El episodio reciente de la estatua del conquistador derribado forma parte de una larga historia de las imágenes en litigio dentro de nuestras repúblicas. No es un simple acto de iconoclastia, de destrucción sin más. De hecho, la estatua no ha sido destruida: solo se ha transformado en un objeto cuyo significado se encuentra ahora bajo cuestión, en vías de negociación. Con su performance, los misak no solo nos dicen que la estatua no representa para ellos ninguna hazaña, ni es motivo de conmemoración de una gesta, sino que a la vez nos obligan a preguntarnos a los demás, a los que no nos identificamos como indígenas, qué significa en realidad esa estatua para nosotros. Eso, por no hablar del hecho de que la estatua se encontraba en la cúspide de una antigua pirámide con usos ceremoniales construida hace unos ochocientos años por el pueblo pubenense. ¿Qué vale más para nosotros, los no-indígenas: una estatua del conquistador fundida en los años 40 o el patrimonio arqueológico todavía inexplorado que el monumento mismo impedía exhumar?

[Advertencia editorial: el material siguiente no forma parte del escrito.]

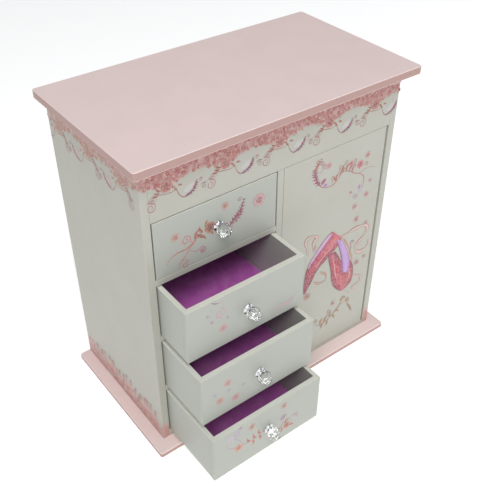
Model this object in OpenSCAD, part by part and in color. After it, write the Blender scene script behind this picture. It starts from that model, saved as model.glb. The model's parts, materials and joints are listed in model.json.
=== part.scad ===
// Ballerina jewellery case: four drawers, a tall door, a lift-up lid and a clockwork music movement
// mm, +Z up, the front faces -Y. The origin is the centre of the base slab's underside.

/* [Case] */
// width across the white case, sides included
case_w = 220; // [200:1:250]
// depth of the white case, front face to back face
case_d = 120; // [112:1:140]
// height of the white case between the two pink slabs
case_h = 245; // [235:1:270]
// thickness of the side, back and front boards
board = 6; // [5:0.5:8]
// height of the printed rail above the top drawer
rail_h = 41; // [38:1:48]
// thickness of the upright board between the drawers and the door
divider_t = 5.5; // [4:0.5:8]
// thickness of the shelves between the drawers
shelf_t = 5; // [4:0.5:6]
// thickness of the board under the lowest drawer
sill_t = 6; // [4:0.5:8]

/* [Pink slabs] */
// thickness of the base slab
base_t = 5; // [4:0.5:8]
// how far the base slab stands out at each side
base_side = 9.5; // [6:0.5:14]
// how far the base slab stands out in front
base_front = 11.5; // [8:0.5:16]
// how far the base slab stands out behind
base_back = 1; // [0.5:0.5:3]
// thickness of the lid
lid_t = 6; // [5:0.5:8]
// how far the lid stands out at each side
lid_side = 8; // [5:0.5:12]
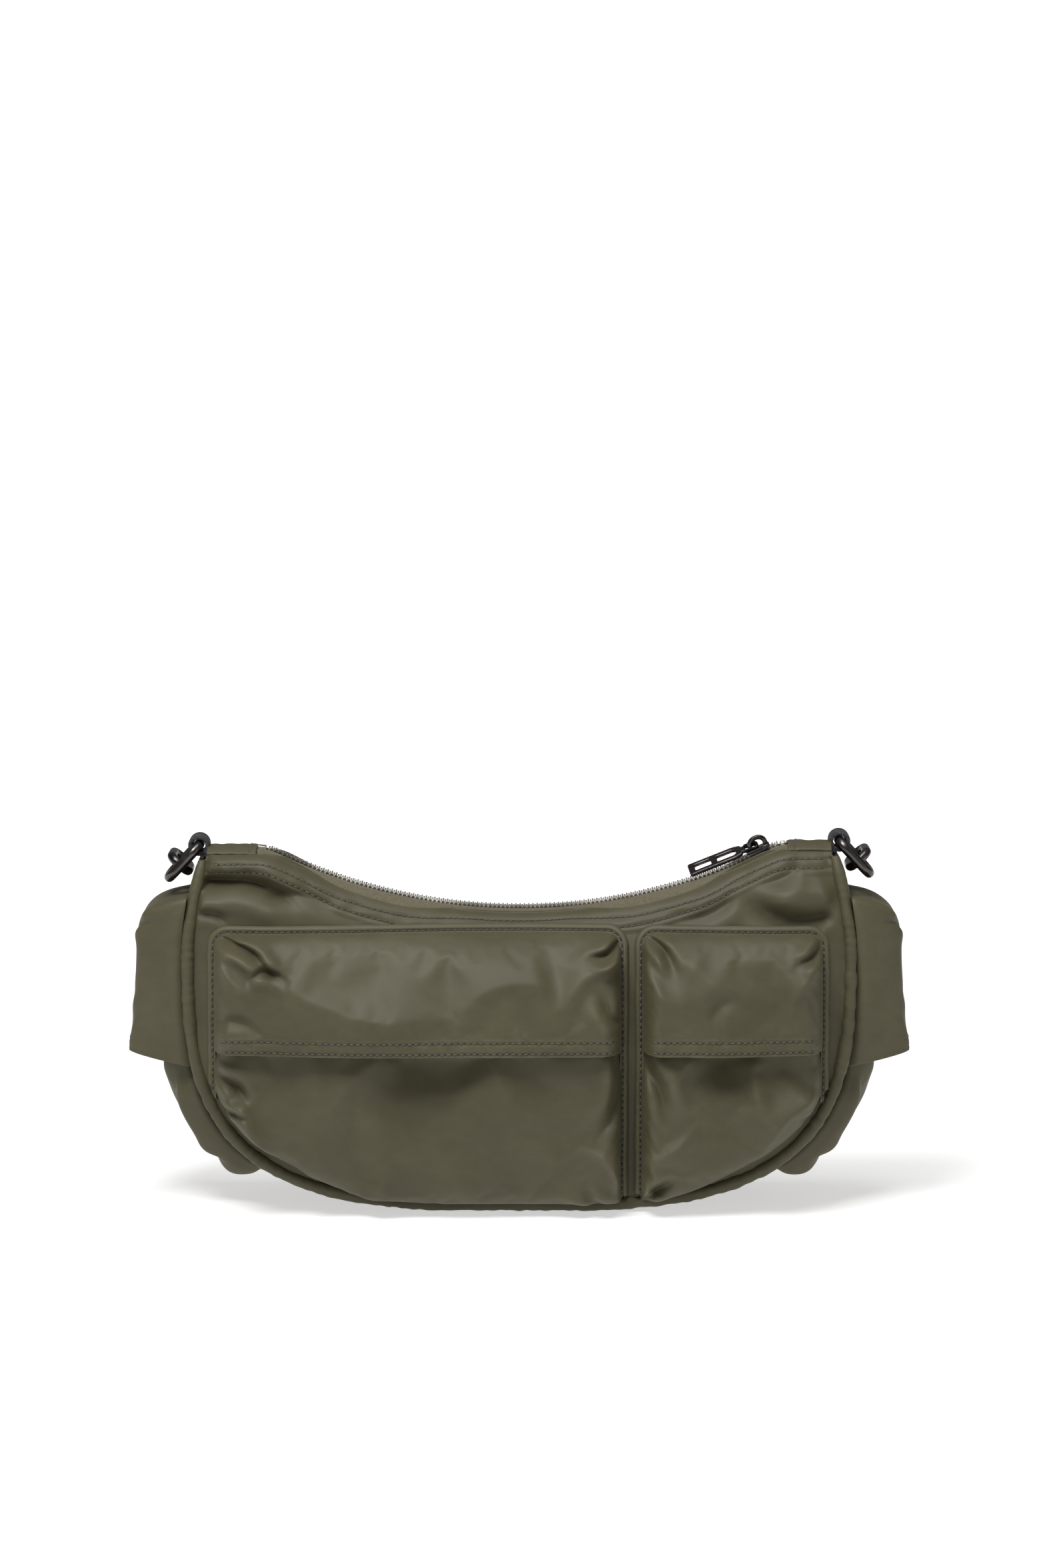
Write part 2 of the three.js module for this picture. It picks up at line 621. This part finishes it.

Insisto en el carácter contencioso de todas las imágenes, pero sobre todo de las imágenes públicas de unos países que hace dos siglos, con sus más y sus menos, se metieron en este experimento loco y hermoso llamado democracia. Dentro de nuestros proyectos nacionales hay capítulos enteros de creatividad popular, plebeya, negra, indígena, marica, donde se alcanza a ver con absoluta claridad que no estamos condenados a los relatos de la oligarquía, mucho menos a los relatos del esencialismo decolonial que hoy llenan el debate público de confusión y pamplinas.